Welcome back, property watchers! If you've been following the market this past year, you know we've navigated some interesting global economic headwinds. But despite a challenging global landscape, the Malaysian property market proved its resilience in 2025.

> The 2025 Snapshot: Backed by a strong national economic expansion of 5.2%, proactive housing incentives from Budget 2025, and a reduced Overnight Policy Rate (OPR) of 2.75%, our local market witnessed steady growth in overall value.

>Here is a breakdown of the overall market performance and the key takeaways you need to know.

📈 The Big Picture: Transactions & Value

While the total volume of property transactions experienced a very slight dip of 1%, the total transaction value actually increased by 4.1% compared to 2024.

What does this tell us? Higher-value property deals were a major driver of the market.

* Total Transactions: 416,413

* Total Market Value: RM241.87 billion

🏢 Sector-by-Sector Breakdown

To give you a clearer picture of where the money is moving, here is how each sub-sector performed in 2025:

* Residential (Moderated but Stable): This sector saw 256,512 transactions (a 1.5% volume dip) with a total value of RM108.27 billion (a 1.3% value increase). Selangor and Johor led the pack in activity. Meanwhile, developers played it cautious, dropping new residential launches by 14.9%.

* Commercial (Steady Growth): The commercial space remained healthy with 46,649 transactions (up 1.4%) valued at RM58.70 billion (up 1.1%). Serviced apartments were the absolute standout, surging in value by an impressive 21.9% to reach RM12.91 billion.

* Industrial (The Star Performer): While transaction volume grew modestly to 8,910 (up 1.4%), the total value skyrocketed by 21.3% to a massive RM33.80 billion.

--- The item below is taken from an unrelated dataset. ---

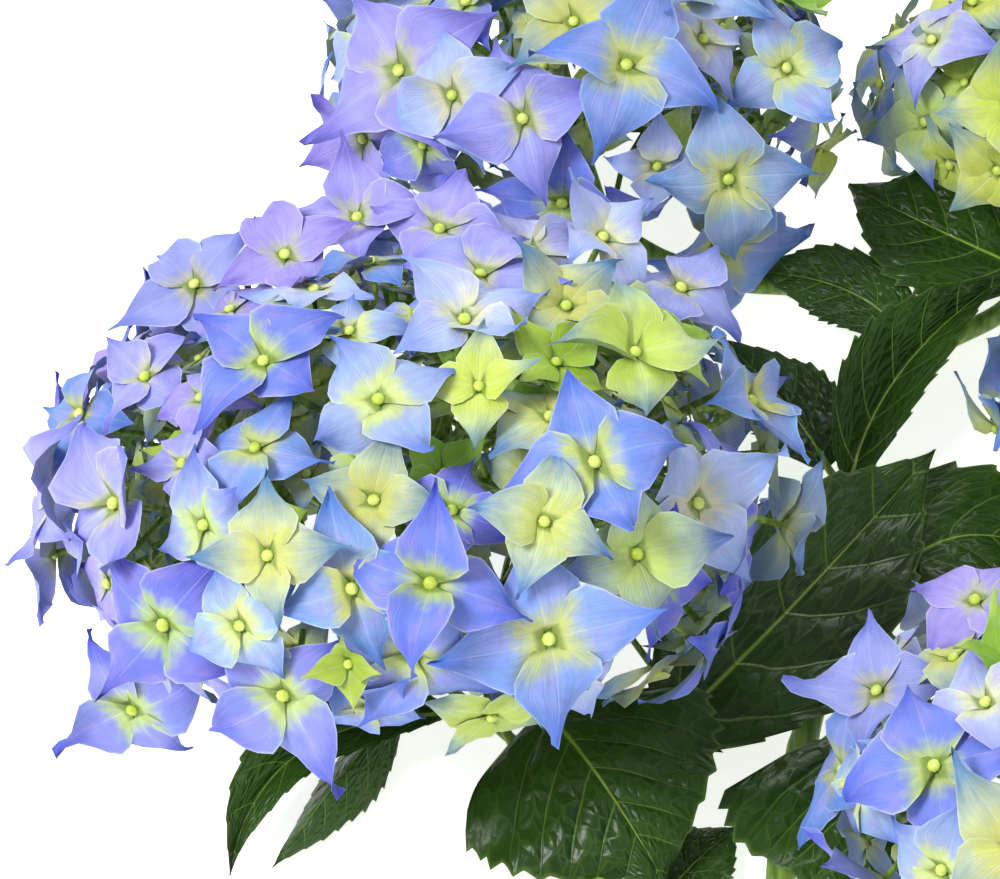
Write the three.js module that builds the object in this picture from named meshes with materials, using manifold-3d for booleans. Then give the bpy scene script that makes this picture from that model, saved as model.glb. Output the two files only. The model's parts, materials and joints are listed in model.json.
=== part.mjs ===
// A cut hydrangea branch with five mophead blooms and opposite leaves, lying on a level surface.
// Millimetres, +Z up. The origin is the centre of the flat cut, and the main stem leaves it along +Y.

import * as THREE from 'three';
import { mergeVertices } from 'three/addons/utils/BufferGeometryUtils.js';
import Module from 'manifold-3d';

const wasm = await Module();
wasm.setup();

// Driving dimensions
const cutRadius = 5.5;            // the main stem at its cut
const floor = -cutRadius - 0.1;   // the surface that the branch lies on
const clearance = 0.35;           // between pieces that touch on the plant
const settled = 0.94;             // how far a bloom's underside is pressed down, as a share of its height
const bloomFlatness = 0.62;       // a bloom's half height over its half width
const bloomTilt = 25.6;           // degrees that a bloom's crown leans away from upright, to +Y
const coreShare = 0.58;           // the closed heart of a bloom, as a share of its reach
const floretDepth = 0.87;         // where floret centres lie, as a share of the bloom's reach
const domeEdge = 118;             // degrees from the crown to the last florets
const goldenAngle = 137.508;      // degrees from one floret of the spiral to the next
const petalSpread = 36;           // degrees from a petal's tip to its shoulder, at the floret's middle
const pedicelRadius = 1.3;
const petioleRadius = 1.7;
const leafThickness = 1.1;
const limbSides = 8;
const petioleSides = 4;

// The blooms are read as seen from here
const eyeElevation = 50.6;
const eyeDistance = 900;

// Blooms: where the middle of each stands, its reach and its florets
const blooms = [
  { name: 'bloom_front', limb: 'main_stem', at: [-60, 262], reach: 100, florets: 44, seed: 11 },
  { name: 'bloom_top', limb: 'shoot_top', at: [-18, 416], reach: 79, florets: 27, seed: 23 },
  { name: 'bloom_top_right', limb: 'side_bough', at: [115, 417], reach: 62, florets: 19, seed: 37 },
  { name: 'bloom_low_right', limb: 'shoot_low_right', at: [106, 183], reach: 80, florets: 27, seed: 41 },
  { name: 'bloom_right', limb: 'shoot_right', at: [128, 317], reach: 50, florets: 14, seed: 59 },
];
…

This boom was driven heavily by massive demand for logistics, data centers, and high-value manufacturing facilities.

* Agriculture (Cooling Down): This was the only sub-sector to experience a noticeable downward trend across the board, recording 76,656 transactions (down 2.7%) valued at RM17.78 billion (down 9.2%).

🏛️ Key Drivers and Government Initiatives

What fueled the fire in 2025? Several targeted government initiatives stepped in to stimulate market activity.

A major win for young, first-time homebuyers was the introduction of the Step-Up Financing Scheme. Backed by a RM5 billion government guarantee, this scheme helped buyers secure lower installment rates for their first five years.

On the commercial and industrial side, strategic moves like the full implementation of the New Industrial Master Plan 2030 (NIMP 2030) heavily bolstered industrial confidence and foreign direct investment.

🔮 Looking Ahead: 2026 Outlook

The outlook for the Malaysian property market in 2026 remains highly positive. The Ministry of Finance projects that the economy will sustain its growth momentum at a healthy 4% to 4.5%.

Supported by robust domestic demand and impactful measures under the Thirteenth Malaysia Plan—including the National Energy Transition Roadmap (NETR) and the National AI Action Plan 2030—investor confidence is expected to remain rock-solid in the coming year.